- _DESCRIPTION OF THE TASK_
Isolate every line in the records below with "scene" in it.

Rows from a 3D modeling dataset:
-=-=-

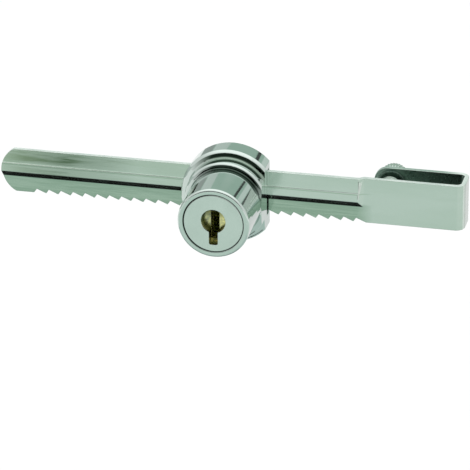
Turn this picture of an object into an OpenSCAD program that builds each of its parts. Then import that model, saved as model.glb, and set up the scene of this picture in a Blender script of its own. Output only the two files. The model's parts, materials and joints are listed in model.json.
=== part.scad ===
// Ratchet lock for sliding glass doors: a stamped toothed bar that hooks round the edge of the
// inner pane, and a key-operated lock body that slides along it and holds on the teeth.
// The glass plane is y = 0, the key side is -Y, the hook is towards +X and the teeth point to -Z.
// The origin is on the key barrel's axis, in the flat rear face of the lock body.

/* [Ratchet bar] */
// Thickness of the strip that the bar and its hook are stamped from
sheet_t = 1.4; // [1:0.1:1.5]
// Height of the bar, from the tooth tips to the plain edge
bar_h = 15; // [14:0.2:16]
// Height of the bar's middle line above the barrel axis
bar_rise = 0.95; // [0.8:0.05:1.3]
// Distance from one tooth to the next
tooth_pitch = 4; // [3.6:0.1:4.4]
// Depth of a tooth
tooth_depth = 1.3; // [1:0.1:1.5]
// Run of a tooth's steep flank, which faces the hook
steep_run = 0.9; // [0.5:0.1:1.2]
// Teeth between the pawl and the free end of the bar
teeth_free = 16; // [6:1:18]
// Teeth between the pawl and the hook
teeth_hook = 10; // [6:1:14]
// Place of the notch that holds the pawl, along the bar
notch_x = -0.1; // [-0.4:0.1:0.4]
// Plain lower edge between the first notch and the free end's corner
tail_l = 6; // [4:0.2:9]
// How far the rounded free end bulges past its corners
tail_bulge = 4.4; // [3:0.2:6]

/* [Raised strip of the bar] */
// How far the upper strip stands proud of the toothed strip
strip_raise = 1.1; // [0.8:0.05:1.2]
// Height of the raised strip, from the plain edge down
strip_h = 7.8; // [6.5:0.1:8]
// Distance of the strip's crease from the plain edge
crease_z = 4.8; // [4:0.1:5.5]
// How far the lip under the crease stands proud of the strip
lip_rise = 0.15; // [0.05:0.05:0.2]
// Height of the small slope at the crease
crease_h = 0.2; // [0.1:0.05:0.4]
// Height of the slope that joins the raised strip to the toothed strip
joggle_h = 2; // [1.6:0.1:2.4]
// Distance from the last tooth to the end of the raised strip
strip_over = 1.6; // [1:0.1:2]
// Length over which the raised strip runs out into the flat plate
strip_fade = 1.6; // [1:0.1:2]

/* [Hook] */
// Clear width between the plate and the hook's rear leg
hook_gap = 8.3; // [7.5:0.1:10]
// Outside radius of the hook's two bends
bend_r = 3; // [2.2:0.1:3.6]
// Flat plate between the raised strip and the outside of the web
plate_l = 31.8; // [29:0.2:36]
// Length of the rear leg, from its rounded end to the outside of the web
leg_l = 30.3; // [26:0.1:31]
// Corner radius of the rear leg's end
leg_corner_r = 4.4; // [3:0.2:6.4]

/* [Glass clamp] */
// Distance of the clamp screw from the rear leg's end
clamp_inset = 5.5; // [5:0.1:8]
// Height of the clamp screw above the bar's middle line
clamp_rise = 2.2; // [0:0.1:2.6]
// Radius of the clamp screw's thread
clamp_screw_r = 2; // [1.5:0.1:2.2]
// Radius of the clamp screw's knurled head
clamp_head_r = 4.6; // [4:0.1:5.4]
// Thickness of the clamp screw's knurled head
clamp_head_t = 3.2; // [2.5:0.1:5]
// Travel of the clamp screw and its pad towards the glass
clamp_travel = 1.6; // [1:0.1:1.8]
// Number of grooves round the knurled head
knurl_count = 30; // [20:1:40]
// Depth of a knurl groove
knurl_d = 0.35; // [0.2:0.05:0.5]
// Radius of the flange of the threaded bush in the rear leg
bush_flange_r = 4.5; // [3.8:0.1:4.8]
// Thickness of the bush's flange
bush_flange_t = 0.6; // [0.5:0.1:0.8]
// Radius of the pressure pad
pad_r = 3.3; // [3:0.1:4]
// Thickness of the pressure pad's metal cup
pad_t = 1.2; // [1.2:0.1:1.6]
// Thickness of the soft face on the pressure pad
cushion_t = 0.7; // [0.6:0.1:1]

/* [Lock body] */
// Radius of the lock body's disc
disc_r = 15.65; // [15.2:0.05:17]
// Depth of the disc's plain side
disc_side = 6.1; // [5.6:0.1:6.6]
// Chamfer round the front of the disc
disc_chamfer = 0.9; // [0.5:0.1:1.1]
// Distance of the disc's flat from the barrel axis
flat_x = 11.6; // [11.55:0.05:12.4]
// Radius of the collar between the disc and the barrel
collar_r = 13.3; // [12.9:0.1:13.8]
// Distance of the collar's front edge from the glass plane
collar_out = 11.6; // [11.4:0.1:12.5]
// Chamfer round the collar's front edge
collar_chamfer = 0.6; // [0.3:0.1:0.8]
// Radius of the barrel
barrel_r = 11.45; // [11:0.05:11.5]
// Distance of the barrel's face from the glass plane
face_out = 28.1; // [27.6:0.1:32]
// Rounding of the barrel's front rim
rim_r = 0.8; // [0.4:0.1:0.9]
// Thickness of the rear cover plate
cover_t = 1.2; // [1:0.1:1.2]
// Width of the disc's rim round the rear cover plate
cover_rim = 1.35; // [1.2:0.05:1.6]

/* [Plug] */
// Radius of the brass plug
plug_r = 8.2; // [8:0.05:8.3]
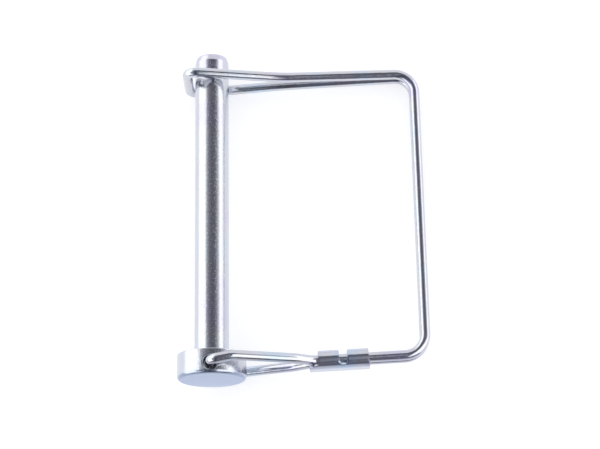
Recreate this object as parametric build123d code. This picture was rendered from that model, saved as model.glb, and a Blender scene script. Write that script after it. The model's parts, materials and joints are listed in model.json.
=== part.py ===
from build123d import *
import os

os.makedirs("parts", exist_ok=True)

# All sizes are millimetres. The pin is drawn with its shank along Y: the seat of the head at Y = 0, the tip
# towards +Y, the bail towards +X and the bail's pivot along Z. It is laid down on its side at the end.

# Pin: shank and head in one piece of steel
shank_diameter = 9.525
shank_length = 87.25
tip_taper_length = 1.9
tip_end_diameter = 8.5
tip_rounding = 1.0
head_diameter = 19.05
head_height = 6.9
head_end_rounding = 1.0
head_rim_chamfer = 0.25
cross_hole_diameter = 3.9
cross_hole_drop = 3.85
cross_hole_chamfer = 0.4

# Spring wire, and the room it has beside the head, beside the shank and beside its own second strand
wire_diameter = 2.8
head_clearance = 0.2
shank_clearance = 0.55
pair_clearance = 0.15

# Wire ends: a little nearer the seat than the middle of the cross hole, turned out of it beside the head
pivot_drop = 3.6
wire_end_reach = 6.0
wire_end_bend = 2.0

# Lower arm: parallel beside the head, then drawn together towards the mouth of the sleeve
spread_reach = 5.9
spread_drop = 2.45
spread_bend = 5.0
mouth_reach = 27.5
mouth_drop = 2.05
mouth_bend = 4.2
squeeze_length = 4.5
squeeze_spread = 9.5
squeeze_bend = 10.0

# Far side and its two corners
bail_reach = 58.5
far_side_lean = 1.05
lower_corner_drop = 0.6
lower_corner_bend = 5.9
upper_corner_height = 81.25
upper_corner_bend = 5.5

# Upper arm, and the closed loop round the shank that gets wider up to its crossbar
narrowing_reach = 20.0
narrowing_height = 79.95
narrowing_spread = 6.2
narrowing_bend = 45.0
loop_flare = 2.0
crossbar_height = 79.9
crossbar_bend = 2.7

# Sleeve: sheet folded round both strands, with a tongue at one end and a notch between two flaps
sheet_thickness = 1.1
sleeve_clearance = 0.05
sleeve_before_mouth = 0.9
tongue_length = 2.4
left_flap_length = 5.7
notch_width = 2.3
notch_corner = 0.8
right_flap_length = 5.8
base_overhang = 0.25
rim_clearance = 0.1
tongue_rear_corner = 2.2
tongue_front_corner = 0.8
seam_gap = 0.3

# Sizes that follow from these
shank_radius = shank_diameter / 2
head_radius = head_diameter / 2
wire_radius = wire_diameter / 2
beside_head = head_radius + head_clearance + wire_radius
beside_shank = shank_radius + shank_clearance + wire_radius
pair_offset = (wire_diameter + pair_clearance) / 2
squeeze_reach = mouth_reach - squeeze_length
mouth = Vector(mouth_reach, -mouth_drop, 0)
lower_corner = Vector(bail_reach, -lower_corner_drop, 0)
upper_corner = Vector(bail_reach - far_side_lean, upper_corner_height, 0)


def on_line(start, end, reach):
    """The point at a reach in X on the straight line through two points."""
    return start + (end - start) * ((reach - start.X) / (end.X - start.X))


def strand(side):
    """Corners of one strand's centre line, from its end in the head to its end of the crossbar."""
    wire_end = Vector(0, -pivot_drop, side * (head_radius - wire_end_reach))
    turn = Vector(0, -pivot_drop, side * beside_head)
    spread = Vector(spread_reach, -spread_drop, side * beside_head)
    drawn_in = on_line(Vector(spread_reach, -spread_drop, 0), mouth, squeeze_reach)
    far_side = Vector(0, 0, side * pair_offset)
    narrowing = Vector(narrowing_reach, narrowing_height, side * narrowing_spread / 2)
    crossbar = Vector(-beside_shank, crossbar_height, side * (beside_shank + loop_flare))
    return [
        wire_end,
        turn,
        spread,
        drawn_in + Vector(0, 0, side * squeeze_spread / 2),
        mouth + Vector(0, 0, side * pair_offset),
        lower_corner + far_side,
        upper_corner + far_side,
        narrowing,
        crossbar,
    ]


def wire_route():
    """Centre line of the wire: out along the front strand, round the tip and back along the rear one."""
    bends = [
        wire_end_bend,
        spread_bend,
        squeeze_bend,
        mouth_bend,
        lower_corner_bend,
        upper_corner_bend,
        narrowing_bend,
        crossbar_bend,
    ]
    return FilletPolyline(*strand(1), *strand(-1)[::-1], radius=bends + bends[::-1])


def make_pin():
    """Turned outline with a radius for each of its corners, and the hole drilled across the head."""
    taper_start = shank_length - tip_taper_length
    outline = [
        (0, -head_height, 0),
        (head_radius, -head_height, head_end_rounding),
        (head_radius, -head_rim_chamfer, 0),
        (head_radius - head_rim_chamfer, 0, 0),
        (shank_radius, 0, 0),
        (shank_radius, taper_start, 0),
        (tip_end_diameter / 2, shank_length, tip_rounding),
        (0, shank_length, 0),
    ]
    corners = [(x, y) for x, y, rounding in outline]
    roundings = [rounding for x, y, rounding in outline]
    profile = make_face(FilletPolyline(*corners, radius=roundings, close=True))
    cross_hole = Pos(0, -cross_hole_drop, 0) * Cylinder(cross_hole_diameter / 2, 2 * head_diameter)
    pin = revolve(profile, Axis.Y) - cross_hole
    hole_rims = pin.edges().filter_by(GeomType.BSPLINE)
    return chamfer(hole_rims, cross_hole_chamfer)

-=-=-

- _RESULT OF THIS EXERCISE_
Turn this picture of an object into an OpenSCAD program that builds each of its parts. Then import that model, saved as model.glb, and set up the scene of this picture in a Blender script of its own. Output only the two files. The model's parts, materials and joints are listed in model.json.
Recreate this object as parametric build123d code. This picture was rendered from that model, saved as model.glb, and a Blender scene script. Write that script after it. The model's parts, materials and joints are listed in model.json.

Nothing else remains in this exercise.